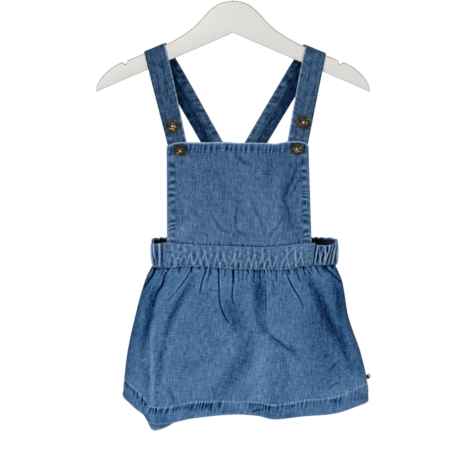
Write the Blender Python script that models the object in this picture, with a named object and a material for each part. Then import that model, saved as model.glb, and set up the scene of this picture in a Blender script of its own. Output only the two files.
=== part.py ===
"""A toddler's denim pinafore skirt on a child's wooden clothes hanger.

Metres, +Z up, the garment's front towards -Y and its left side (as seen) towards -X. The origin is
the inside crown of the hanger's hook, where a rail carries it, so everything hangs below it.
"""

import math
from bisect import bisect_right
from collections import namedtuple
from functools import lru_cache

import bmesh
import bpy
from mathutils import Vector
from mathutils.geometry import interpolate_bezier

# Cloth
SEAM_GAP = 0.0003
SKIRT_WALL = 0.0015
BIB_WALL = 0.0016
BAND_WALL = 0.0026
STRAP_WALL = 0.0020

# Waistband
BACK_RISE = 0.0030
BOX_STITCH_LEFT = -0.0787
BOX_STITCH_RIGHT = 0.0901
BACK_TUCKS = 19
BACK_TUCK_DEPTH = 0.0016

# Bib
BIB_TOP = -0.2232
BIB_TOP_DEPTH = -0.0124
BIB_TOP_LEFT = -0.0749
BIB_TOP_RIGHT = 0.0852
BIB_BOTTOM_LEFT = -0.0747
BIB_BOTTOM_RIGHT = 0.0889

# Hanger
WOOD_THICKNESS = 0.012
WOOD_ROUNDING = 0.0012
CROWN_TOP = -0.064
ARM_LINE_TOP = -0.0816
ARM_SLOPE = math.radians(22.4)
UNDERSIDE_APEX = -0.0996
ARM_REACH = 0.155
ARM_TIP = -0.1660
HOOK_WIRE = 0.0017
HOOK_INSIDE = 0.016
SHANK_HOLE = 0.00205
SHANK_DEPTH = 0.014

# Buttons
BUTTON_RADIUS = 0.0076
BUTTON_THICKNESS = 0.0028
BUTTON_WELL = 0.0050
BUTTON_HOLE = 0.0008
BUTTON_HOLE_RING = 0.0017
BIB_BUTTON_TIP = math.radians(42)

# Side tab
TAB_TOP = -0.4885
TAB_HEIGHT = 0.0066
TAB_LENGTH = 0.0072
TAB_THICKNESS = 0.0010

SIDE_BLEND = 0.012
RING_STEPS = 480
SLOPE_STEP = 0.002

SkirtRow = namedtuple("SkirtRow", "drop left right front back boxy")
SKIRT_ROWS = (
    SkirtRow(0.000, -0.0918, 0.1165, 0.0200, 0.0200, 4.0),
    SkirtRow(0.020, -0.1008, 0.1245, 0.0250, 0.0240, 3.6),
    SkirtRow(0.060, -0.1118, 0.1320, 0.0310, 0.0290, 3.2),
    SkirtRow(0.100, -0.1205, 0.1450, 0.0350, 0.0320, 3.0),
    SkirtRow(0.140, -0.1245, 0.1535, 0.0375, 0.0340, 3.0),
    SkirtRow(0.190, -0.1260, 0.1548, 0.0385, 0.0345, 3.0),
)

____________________

> WORK REQUIRED
Beginning at the top of the data, please return every line until and including the line containing "wooden clothes hanger.", copied exactly, and nothing past it.

> RESULT OF THIS TASK
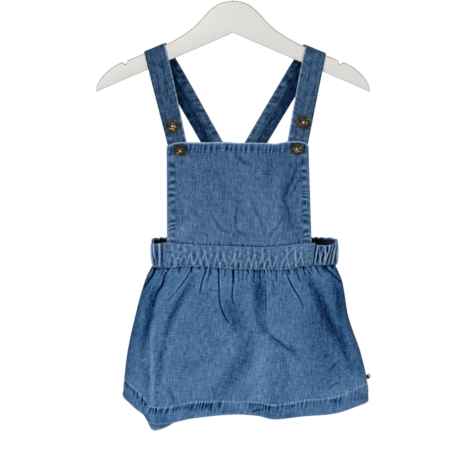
Write the Blender Python script that models the object in this picture, with a named object and a material for each part. Then import that model, saved as model.glb, and set up the scene of this picture in a Blender script of its own. Output only the two files.
=== part.py ===
"""A toddler's denim pinafore skirt on a child's wooden clothes hanger.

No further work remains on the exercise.